Losing is not fun.
I realize this isn’t exactly prose that’s going to change literature, but sometimes the facts don’t need to be painted with beautiful reds and blues and oranges and purples. Sometimes, black and white do just fine. And one of the black and white facts of the world is that nobody likes to lose. That’s not to say that there aren’t valuable lessons one can learn in defeat, but I think it’s safe to say that nobody likes it. Well, unless you’re a fourth of the teams in the NBA. Then I guess you’re okay with it.
Memphis Grizzlies aside, you can understand how, in the early period of free agency, Packer fans across the nation were experiencing a wide range of emotion when they heard the news that Green Bay had dealt former first round draft pick DeMarius Randall for the quarterback of one of the few teams in league history to lose every single game they played, DeShone Kizer. We’ve established that people don’t like losing; it only stands to reason that they probably don’t enjoy the people responsible for those losses as well. Kizer definitely fits that mold.
On it’s face, this is a trade that’s going to make people angry. The Packers moved a highly touted young player who played in a position of need and acquired someone who should not be part of the plan to see the field this year. It’s going to make people angry because it doesn’t seem to make a whole lot of sense. Compound that with the fact that Jordy Nelson was sent packing a few days later and the anger manifested pretty quickly. Nothing made sense.
On it’s face.
Those are the key words here. Because if we dig down a little deeper, we can make a little more sense of this. Let’s break down a few of the key items here to understand what might be shaping public perception and what other examples we might be able to achieve the goal of making this a little less confusing.
1) Recently, Packer cornerbacks have played well on other teams
Casey Hayward and Micah Hyde have both left the Packers organization in recent years and were both promptly given second team All-Pro honors after having up and down careers with the Packer organization. Now the pump is primed to view this departure as more significant than it might be. I’m not saying that Randall is or isn’t a good player or might not fit really well in Cleveland, but as of now past events don’t correlate to future events.
2) Randall’s appeared to play at a valuable position
Though the Packers are very short at cornerback, Cleveland has already openly stated that they plan on moving Randall to Free Safety. That position in Green Bay currently held down by Haha Clinton Dix, one of their more stable defenders. With his ability to play cornerback and contribute where the Packers needed him in question, it made him less expendable in their eyes. (Editors note: since I started writing this, the Packers have replaced Randall with Super Bowl champion Tramon Williams, PFT’s 9th graded QB from 2018).

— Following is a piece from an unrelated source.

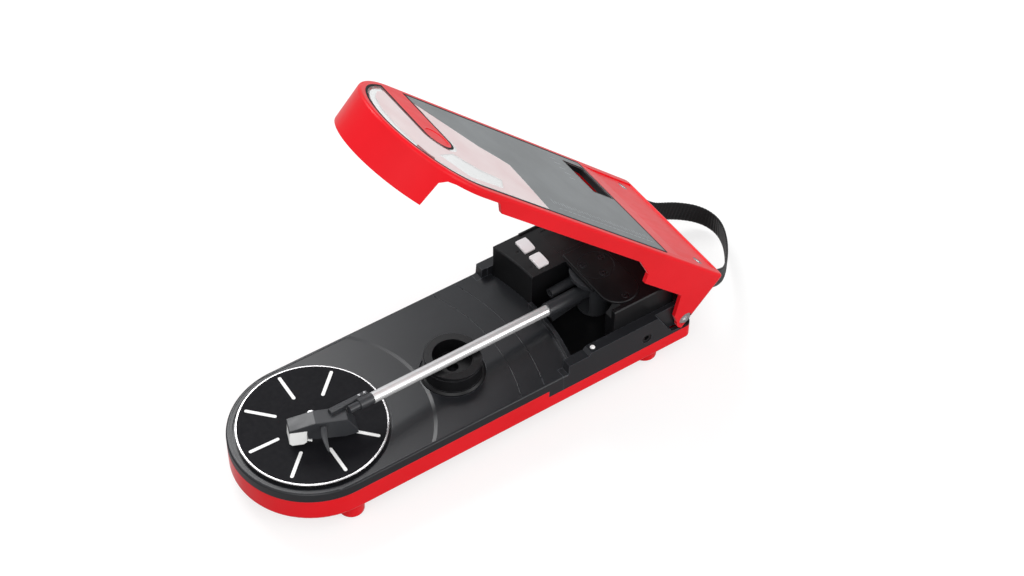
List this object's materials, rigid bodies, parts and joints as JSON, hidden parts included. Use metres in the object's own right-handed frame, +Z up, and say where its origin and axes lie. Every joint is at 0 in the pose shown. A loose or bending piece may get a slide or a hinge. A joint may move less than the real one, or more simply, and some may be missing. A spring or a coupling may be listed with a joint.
{
  "type": "portable record player",
  "caption": "Portable belt-drive record player: round-nosed clamshell case, propped lid with smoked window, metal-rimmed platter and straight tonearm.",
  "frame": {"origin": "on the spindle axis, level with the top of the platter mat", "axes": "+Z up along the spindle; +X from the spindle towards the lid hinge; +Y towards the side opposite the tonearm bay"},
  "size_m": [0.3593, 0.1, 0.2496],
  "materials": {
    "red_plastic": "satin",
    "black_plastic": "satin moulded",
    "deck_plastic": "fine satin",
    "gray_window": "smoked gloss",
    "rim_metal": "turned bright",
    "tube_metal": "polished",
    "rubber": "matte",
    "white_plastic": "satin",
    "key_metal": "pearl satin",
    "screw_steel": "bright",
    "dark_screw": "blackened",
    "bronze": "sintered",
    "motor_steel": "plated",
    "board": "solder mask",
    "chip": "moulded",
    "cell_wrap": "heat-shrink",
    "webbing": "ribbed woven"
  },
  "bodies": {
    "case": {"base_tub": "red_plastic", "feet": "red_plastic", "foot_pads": "rubber", "deck_plate": "deck_plastic", "side_rails": "deck_plastic", "bearing_bush": "bronze", "battery": "cell_wrap", "circuit_board": "board", "board_parts": "chip", "audio_jack": "black_plastic", "charge_socket": "motor_steel", "indicator_light": "white_plastic", "motor": "motor_steel", "drive_belt": "rubber", "block_housing": "black_plastic", "pivot_cover": "black_plastic", "cover_screws": "dark_screw", "switch_board": "board", "bay_tray": "black_plastic", "pivot_post": "motor_steel", "ep_adaptor": "black_plastic", "hinge_screws": "screw_steel", "hinge_bushes": "bronze"},
    "platter_group": {"sub_platter": "black_plastic", "platter": "rim_metal", "slip_mat": "rubber", "mat_bars": "white_plastic", "spindle": "screw_steel"},
    "motor_rotor": {"motor_pulley": "bronze"},
    "play_button": {"play_key": "key_metal"},
    "speed_button": {"speed_key": "key_metal"},
    "arm_turret": {"turret": "black_plastic", "cross_pin": "screw_steel"},
    "tonearm": {"arm_root": "black_plastic", "arm_tube": "tube_metal", "head_collar": "black_plastic", "collar_screws": "screw_steel", "headshell": "black_plastic", "cartridge": "white_plastic", "stylus": "white_plastic", "finger_lift": "black_plastic"},
    "lid": {"lid_shell": "red_plastic", "lid_window": "gray_window", "window_hatch": "black_plastic", "lid_screws": "screw_steel", "clamp_sleeve": "red_plastic", "hand_strap": "webbing", "strap_anchors": "black_plastic"},
    "clamp": {"clamp_foot": "black_plastic"}
  },
  "joints": [
    {"name": "lid_hinge", "type": "hinge", "parent": "case", "child": "lid", "pos_m": [0.2326, 0, -0.0073], "axis": [0, 1, 0], "range_deg": [-44.06, 40]},
    {"name": "clamp_press", "type": "slide", "parent": "lid", "child": "clamp", "axis": [0.6954, 0, 0.7186], "range_m": [0, 0.0025], "stiffness_N_per_m": 300},
    {"name": "platter_spin", "type": "hinge", "parent": "case", "child": "platter_group", "pos_m": [0, 0, -0.01], "axis": [0, 0, 1], "continuous": true},
    {"name": "motor_spin", "type": "hinge", "parent": "case", "child": "motor_rotor", "pos_m": [0.07, 0.026, -0.01], "axis": [0, 0, 1], "continuous": true},
    {"name": "tonearm_swing", "type": "hinge", "parent": "case", "child": "arm_turret", "pos_m": [0.1962, -0.0052, 0], "axis": [0, 0, 1], "range_deg": [0, 40]},
    {"name": "tonearm_lift", "type": "hinge", "parent": "arm_turret", "child": "tonearm", "pos_m": [0.1962, -0.0052, 0.0036], "axis": [-0.0677, 0.9977, 0], "range_deg": [-0.3, 12]},
    {"name": "play_press", "type": "slide", "parent": "case", "child": "play_button", "axis": [0, 0, -1], "range_m": [0, 0.0012], "stiffness_N_per_m": 300},
    {"name": "speed_press", "type": "slide", "parent": "case", "child": "speed_button", "axis": [0, 0, -1], "range_m": [0, 0.0012], "stiffness_N_per_m": 300}
  ],
  "couplings": [
    {"joint": "motor_spin", "follows": "platter_spin", "ratio": 9.2059}
  ]
}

3) Damarius Randall was young and should have many more years with the Packers
Should is really the key word here. There were reports shortly after this deal that the Packers were apparently considering outright releasing Randall after a committee of veteran players came to the agreement that he should be released following an incident earlier this year where he appeared to leave the stadium after being demoted. The previous Packers organization stood by him, and the current organization seems to be siding with the players.
4) The Packers have no need for Kizer
The same article mentions that the Packers were considering Kizer during last years draft, which seemed to coincide with the Twitter reports the night of last year’s NFL Draft that the Packers were seriously considering taking Kizer with the pick they eventually used to land Kevin King. I’m sure Green Bay is thrilled to get the two players it wanted with the same pick.
So that explains why they did it, but it doesn’t address the complaint that it trades a team need for a position of non-need. That’s fair. But I think you’re missing the lesson that Aaron Rodgers has taught us (at least) twice in his time in the NFL – that a backup quarterback is becoming increasingly important. Not only when the starter gets hurt, but to build a bridge from one regime to another.
5) The draft compensation was neglible
The Packers were able to move up to get the first pick in the fourth and fifth rounds of this years draft, in addition to getting Kizer. If these rounds don’t seem very important to you, let me give you a quick rundown of the players on our roster we took in the fourth or fifth round in the last five years:
Jaamal Williams, Blake Martinez, Dean Lowry, Corey Linsley, Jake Ryan, JC Tretter, Micah Hyde, and Mike Daniels
That’s a pretty damn good list and it might grow in size if Vince Biegel can produce after recovering from his foot injury. Adding draft positioning, including the first pick of the drafts final day, allows our new GM with added addition to negotiate the later rounds and fill out the remaining holes on our roster.
Given all that, I think the trade makes quite a bit of sense and could be one of the rare deals in the NFL that works for both teams. Randall probably needed a change of scenery and it’s clear Kizer and the Browns were not a good fit. Now, both men move to greener pastures to hopefully make a name for themselves.
Let’s hope DeShone can figure out a way to resurrect himself in Green Bay like another second round flameout who got traded after a disappointing rookie season.